Sunday, January 10, 2016

They are connecting irrelevant Dots again

Two illustrious names, R. James Woosley and Peter Vincent Pry write an article in their field of expertise, and right from the start, you wonder on what planet these two have been living during the past few years.

Woosley was director of central intelligence. Vincent Pry is now executive director of the EMP Task Force; also served in the Congressional EMP Commission and the CIA. They ask: “Will Infrastructure Sabotage Be the Next Pearl Harbor?” which happens to be the title of the article they wrote. It was published on January 9, 2016 in National Review Online.

Either they don't know the history of their country or they have been living on another planet or they were in a cryogenic state for something like a decade or two. Their question relates to potential attacks in the context of cyber warfare, aggressions they equate with the air attack that took place on Pear Harbor. What the two authors have omitted from the discussion is the fact that the first cyber sabotage admitted to by anyone, was the attack carried out against Iran by America; a criminal act of war committed for the benefit of the Jews and the Israelis.

Because America opened the barn door for the horses to get out, Woosley, Pry and all those who wish to speak in its behalf on that subject must, from here on, have the decency to acknowledge those realities and apologize. This done, they should try to connect the dots that lead to a useful outcome instead of tracing lines on a map that bears no resemblance to the world in which we live.

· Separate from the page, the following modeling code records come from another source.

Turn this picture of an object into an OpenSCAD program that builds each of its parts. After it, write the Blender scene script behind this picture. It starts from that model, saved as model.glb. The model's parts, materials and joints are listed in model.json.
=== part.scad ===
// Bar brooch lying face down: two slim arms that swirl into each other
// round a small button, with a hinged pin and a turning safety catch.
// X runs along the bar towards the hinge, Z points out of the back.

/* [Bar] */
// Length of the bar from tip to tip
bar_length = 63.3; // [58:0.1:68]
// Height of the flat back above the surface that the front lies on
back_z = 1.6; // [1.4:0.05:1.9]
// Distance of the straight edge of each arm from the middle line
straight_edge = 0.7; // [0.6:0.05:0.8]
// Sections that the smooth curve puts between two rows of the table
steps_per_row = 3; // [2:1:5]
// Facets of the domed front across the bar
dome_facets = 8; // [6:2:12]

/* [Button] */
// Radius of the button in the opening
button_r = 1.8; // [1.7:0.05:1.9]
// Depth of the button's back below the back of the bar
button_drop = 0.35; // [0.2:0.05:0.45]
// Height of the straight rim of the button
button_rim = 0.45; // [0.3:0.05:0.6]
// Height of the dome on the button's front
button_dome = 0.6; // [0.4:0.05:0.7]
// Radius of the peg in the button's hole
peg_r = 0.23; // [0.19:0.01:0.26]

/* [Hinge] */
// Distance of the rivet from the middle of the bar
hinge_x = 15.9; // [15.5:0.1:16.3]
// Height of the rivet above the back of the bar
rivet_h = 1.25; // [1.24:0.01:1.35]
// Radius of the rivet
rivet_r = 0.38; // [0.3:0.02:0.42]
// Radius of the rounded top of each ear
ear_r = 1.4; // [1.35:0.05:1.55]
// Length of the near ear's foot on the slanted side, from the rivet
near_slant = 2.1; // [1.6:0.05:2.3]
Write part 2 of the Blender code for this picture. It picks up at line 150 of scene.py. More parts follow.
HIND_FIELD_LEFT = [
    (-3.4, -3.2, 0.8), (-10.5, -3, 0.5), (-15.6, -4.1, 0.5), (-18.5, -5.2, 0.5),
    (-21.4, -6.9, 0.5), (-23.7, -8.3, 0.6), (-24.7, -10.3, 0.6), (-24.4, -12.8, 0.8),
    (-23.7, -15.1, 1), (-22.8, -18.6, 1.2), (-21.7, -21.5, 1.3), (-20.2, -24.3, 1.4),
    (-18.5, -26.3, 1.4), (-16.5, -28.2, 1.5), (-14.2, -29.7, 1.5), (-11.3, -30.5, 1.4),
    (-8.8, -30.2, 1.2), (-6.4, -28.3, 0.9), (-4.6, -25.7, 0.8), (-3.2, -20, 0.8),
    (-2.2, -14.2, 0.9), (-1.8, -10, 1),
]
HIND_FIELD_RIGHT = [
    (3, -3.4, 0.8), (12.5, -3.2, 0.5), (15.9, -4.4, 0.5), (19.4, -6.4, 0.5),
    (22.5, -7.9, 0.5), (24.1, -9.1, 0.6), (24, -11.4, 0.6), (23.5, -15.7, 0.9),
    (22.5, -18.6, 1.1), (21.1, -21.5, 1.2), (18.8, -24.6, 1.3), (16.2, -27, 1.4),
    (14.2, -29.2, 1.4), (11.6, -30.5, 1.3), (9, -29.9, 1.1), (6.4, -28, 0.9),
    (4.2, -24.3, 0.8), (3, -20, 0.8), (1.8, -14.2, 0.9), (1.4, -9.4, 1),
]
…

Perhaps someone could also explain to Woosley and Pry that Pearl Harbor was a treacherous act carried out at a time when peace talks were about to start between the United States and Japan. This is why the day that Pearl Harbor was bombed “shall live in infamy.” To come now and suggest that if the Iranians retaliated in self-defense against the cyber attack on them – they would be committing a treachery similar to Pearl Harbor, is to say that America provoked Japan, and that the latter was only responding in self defense.

But how could two men of that caliber make a mistake of this magnitude? The answer is that they started with the wrong frame of mind. Here it is: “Revolutions in warfare are often unnoticed by governments and their military establishments – until it is too late.” Even if we forgive them omitting from the discussion Iran, and the events that preceded Pearl Harbor, how could they have forgotten the fact that one of them is currently the executive director of the EMP Task Force, and that he served in the Congressional EMP Commission and the CIA? Is the Congress not a branch of the government they say has not noticed the new revolution in warfare?

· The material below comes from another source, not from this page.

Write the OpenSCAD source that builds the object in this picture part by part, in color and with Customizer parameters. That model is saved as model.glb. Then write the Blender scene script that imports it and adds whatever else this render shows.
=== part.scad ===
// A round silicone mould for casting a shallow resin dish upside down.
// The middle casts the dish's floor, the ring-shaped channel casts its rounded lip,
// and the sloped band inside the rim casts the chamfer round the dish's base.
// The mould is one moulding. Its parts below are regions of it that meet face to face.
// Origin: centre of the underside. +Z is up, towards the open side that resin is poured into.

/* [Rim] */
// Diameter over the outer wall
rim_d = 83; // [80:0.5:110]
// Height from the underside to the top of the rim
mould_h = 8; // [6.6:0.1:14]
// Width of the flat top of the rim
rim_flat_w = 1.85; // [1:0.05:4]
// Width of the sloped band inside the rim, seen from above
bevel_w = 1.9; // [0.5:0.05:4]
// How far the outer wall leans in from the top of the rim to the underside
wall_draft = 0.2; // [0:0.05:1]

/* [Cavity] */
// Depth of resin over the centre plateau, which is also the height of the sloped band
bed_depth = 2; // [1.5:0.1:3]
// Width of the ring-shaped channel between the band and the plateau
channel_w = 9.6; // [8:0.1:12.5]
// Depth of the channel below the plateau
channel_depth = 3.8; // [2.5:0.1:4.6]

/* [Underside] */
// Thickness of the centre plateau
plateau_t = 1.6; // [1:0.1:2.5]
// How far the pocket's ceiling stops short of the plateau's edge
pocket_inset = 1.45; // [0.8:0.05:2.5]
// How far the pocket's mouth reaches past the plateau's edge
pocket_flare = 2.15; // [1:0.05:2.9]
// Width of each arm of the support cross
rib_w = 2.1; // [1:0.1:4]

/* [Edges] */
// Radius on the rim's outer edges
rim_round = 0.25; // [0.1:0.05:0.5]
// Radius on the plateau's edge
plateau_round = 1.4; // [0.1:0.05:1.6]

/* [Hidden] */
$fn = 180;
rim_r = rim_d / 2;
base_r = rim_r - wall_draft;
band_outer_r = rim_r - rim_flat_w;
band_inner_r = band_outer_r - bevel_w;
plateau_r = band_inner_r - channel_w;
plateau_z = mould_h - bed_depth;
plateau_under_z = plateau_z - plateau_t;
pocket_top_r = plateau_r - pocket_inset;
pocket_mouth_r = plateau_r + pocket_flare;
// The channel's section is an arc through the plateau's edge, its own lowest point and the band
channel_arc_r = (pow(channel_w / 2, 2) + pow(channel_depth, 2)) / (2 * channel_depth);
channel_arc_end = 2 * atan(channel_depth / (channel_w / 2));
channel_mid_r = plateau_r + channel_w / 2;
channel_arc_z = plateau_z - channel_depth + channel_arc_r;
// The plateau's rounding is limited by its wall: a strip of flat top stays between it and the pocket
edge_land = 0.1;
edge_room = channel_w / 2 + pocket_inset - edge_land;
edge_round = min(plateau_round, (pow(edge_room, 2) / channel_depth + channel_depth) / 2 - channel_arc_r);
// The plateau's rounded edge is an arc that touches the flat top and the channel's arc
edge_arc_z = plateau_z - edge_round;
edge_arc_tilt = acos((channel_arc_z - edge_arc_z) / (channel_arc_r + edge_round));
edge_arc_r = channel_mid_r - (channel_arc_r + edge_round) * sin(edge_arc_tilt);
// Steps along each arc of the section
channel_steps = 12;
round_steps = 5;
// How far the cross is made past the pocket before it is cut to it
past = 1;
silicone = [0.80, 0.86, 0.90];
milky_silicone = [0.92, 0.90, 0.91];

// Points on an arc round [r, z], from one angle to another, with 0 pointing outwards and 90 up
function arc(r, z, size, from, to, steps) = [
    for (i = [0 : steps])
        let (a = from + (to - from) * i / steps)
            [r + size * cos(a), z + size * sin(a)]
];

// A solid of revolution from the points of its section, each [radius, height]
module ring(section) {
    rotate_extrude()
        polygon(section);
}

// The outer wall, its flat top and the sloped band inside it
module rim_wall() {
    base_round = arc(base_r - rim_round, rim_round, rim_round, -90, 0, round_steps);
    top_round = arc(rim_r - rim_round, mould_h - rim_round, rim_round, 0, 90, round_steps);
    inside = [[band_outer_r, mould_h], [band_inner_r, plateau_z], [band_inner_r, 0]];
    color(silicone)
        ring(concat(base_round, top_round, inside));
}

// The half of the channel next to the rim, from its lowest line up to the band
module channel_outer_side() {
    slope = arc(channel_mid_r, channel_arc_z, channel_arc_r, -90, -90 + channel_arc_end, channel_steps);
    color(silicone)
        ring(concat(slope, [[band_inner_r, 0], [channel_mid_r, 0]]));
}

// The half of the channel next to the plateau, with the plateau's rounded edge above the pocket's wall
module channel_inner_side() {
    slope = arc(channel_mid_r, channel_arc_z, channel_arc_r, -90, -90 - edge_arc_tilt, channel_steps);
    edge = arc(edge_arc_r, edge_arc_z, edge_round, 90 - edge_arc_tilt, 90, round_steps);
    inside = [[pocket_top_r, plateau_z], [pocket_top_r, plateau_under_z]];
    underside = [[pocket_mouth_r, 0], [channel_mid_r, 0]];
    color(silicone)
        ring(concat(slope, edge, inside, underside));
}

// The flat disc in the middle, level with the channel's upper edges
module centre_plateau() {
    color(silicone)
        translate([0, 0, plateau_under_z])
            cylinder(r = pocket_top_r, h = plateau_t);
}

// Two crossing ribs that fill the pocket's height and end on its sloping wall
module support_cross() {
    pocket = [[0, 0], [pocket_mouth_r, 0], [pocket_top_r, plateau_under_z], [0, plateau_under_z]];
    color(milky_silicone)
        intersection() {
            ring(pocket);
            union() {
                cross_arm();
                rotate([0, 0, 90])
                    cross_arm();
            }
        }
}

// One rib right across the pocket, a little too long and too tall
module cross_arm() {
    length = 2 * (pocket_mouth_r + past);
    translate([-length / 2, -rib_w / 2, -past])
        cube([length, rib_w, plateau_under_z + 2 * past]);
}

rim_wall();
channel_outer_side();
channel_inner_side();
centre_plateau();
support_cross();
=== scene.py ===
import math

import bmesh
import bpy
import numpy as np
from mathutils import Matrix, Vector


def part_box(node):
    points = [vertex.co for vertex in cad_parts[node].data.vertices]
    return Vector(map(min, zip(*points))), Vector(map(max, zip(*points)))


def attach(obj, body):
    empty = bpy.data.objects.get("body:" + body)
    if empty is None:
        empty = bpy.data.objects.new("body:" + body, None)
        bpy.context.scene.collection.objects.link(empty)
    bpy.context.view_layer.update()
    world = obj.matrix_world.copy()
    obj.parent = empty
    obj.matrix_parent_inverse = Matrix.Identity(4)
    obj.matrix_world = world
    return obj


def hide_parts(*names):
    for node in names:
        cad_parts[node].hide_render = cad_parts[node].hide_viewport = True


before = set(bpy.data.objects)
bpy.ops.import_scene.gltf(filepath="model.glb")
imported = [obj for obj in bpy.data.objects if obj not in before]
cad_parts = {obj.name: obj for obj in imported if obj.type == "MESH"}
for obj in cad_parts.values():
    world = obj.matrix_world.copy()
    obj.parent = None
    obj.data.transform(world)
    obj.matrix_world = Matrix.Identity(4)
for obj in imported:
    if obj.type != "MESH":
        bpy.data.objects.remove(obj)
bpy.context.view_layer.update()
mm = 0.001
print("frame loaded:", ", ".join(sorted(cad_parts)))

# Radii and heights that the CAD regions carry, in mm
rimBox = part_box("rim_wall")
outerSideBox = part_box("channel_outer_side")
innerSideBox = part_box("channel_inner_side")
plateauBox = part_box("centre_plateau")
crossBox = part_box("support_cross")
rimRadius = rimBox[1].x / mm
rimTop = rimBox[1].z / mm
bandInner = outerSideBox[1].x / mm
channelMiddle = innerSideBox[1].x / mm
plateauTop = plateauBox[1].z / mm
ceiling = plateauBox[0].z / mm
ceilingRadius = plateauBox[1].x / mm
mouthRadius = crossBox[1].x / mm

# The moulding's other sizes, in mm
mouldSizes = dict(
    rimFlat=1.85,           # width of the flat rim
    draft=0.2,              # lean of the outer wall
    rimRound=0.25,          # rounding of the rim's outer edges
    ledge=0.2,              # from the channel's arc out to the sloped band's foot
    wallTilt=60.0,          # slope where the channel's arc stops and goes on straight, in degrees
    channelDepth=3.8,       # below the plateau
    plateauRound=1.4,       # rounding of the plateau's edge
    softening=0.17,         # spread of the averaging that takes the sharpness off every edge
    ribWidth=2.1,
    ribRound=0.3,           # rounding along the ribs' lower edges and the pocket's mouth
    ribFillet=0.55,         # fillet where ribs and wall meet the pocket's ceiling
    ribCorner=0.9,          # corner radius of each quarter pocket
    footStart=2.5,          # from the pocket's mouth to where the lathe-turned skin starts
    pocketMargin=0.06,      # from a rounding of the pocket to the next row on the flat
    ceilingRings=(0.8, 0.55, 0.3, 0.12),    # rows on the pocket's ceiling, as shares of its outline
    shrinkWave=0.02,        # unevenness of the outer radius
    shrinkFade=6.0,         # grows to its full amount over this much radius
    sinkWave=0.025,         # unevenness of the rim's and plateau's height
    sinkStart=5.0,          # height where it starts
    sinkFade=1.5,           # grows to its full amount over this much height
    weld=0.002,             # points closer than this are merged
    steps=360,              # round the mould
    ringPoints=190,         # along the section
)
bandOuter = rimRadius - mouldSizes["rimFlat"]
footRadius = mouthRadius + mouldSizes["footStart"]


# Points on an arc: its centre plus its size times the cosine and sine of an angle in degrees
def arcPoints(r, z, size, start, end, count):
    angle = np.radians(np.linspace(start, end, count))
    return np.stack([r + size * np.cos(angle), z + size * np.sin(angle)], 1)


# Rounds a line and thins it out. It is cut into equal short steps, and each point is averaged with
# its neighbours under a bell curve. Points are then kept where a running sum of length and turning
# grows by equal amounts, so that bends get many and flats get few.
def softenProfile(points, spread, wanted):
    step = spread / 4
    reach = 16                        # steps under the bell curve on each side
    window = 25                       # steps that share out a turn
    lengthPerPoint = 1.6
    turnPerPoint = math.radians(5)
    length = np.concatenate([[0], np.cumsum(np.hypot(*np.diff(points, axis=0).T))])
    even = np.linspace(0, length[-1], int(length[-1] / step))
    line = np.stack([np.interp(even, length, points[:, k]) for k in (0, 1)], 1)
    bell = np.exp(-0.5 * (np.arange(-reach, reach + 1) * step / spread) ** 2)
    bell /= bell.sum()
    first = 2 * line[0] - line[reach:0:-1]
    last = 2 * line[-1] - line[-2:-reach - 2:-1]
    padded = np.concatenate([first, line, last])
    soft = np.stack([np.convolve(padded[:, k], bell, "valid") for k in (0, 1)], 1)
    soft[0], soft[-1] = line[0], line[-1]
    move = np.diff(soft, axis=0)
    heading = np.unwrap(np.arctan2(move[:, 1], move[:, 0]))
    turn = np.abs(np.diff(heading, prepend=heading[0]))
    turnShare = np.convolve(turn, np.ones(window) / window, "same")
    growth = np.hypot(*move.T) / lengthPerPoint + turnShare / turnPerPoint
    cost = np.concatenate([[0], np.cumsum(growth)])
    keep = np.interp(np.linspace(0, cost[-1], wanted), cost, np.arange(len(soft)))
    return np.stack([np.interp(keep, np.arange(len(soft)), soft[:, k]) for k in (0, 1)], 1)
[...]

Blinded by ignorance or by choice, Woosley and Pry go on to articulate their thesis by discussing historical events that matter very little to the problems they are warning against, and by expressing opinions that happen to be common wisdom already in the public domain. Thus, from the naval Battle of Taranto which took place on November 11, 1940, they draw a lesson that ties that battle to the alleged cyber attack which took place on December 23, 2015 on the power grid of Western Ukraine, and the apparent attack which took place on March 31, 2015 on the power grid of Turkey.

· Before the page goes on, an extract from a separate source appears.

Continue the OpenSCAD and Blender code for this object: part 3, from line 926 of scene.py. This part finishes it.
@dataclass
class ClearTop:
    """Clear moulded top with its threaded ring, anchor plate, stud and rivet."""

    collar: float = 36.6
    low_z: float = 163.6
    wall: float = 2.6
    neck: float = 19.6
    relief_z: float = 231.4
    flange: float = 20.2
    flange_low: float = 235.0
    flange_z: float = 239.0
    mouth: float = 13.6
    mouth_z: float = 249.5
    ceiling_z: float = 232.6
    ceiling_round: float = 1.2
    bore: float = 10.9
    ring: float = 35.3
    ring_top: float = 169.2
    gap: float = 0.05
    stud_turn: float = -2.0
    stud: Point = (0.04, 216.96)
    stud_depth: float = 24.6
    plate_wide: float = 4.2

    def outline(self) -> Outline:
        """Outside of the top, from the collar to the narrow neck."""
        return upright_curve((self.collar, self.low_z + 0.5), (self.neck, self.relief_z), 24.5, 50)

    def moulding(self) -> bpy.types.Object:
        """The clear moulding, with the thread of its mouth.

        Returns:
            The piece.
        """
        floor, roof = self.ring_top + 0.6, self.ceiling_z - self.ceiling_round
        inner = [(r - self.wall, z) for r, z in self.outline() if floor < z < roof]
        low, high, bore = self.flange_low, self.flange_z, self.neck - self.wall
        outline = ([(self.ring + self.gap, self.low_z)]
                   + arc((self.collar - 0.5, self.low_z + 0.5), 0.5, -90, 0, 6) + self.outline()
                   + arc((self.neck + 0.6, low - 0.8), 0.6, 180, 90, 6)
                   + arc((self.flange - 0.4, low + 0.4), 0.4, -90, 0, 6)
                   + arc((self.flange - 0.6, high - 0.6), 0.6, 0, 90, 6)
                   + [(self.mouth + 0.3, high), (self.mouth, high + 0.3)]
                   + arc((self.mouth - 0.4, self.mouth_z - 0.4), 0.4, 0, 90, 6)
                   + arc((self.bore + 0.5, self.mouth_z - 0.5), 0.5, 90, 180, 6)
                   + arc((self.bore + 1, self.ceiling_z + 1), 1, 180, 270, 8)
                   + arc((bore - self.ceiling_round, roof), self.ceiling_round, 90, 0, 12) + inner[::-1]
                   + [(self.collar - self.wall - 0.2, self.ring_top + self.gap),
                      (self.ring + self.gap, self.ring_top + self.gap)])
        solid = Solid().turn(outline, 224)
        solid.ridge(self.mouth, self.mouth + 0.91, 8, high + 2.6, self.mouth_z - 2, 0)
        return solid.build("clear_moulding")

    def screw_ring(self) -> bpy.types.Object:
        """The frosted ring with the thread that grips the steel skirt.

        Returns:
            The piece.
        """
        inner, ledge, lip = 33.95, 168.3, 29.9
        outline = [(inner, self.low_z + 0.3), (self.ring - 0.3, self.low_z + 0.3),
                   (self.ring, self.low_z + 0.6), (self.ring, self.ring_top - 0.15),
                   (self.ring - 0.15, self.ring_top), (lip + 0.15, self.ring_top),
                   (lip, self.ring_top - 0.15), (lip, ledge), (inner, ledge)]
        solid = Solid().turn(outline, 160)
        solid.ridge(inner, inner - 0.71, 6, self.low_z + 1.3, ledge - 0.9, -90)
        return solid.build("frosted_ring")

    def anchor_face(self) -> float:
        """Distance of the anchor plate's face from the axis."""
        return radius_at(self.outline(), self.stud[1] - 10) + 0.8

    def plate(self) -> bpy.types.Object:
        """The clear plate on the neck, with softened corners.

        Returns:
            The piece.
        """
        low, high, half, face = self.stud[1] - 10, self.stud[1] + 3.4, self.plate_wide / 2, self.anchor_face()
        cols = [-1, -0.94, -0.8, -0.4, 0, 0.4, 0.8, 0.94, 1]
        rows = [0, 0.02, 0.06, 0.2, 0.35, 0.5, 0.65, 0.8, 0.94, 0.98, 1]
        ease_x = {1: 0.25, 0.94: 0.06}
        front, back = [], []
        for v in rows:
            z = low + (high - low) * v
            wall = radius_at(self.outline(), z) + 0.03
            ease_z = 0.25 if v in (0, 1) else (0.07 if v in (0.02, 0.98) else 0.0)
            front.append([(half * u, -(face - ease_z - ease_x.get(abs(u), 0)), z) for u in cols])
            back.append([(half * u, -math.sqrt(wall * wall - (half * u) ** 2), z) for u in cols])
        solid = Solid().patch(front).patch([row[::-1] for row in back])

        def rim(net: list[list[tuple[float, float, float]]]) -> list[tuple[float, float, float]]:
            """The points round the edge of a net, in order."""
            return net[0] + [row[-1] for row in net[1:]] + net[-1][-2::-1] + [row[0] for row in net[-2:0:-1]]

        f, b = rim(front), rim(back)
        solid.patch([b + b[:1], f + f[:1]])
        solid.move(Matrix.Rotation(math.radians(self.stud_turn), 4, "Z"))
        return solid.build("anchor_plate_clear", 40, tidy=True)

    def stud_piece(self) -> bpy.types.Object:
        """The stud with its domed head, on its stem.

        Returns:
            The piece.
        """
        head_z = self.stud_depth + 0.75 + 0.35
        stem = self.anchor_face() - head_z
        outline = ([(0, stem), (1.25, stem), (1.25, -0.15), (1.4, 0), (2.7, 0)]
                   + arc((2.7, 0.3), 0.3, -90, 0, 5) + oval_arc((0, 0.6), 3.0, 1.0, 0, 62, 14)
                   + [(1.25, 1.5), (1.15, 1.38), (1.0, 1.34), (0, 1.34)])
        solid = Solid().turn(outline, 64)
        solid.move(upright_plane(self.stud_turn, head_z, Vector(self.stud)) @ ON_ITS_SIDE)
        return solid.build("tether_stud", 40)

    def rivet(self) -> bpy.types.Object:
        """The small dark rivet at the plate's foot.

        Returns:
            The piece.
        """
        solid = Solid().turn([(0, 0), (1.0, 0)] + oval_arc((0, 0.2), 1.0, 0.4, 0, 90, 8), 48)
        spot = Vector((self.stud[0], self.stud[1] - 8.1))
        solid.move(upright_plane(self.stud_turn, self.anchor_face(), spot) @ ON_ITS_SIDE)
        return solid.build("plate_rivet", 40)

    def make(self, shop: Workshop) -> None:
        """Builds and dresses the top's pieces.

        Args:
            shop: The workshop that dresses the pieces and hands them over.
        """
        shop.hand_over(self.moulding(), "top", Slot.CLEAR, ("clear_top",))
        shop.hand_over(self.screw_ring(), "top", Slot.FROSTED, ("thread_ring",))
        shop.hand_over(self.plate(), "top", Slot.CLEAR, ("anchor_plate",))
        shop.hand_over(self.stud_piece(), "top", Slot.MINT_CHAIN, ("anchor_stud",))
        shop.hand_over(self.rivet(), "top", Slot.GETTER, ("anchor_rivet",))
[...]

To make it sound like they said something important, they added the following to the mix: “China, North Korea, Iran and terrorists are also experimenting with cyber-warfare revolution, while the Unites States is befuddled.” Befuddled? How and why America is befuddled … Jim? Peter?

And so, having accused America of that thing, they now ask the question: “What is to be done?” and they volunteer an answer. But guess what ... the answer they give is something that the “befuddled” government of America knows too well and is doing something about. Here it is:

“The U.S must develop offensive cyber-warfare capabilities … It must develop new doctrine to use military force to deter and retaliate against rogue states and non-state actors … The U.S. must harden its electric grid and other infrastructures against nuclear EMP attack beginning with the passage of the Critical Infrastructure Protection Act awaiting action in the Senate … The defense Department must do everything to support the reestablished Congressional EMP Commission.”

It's all being done; and what remains to be asked is this: what else is new … Jim? Peter?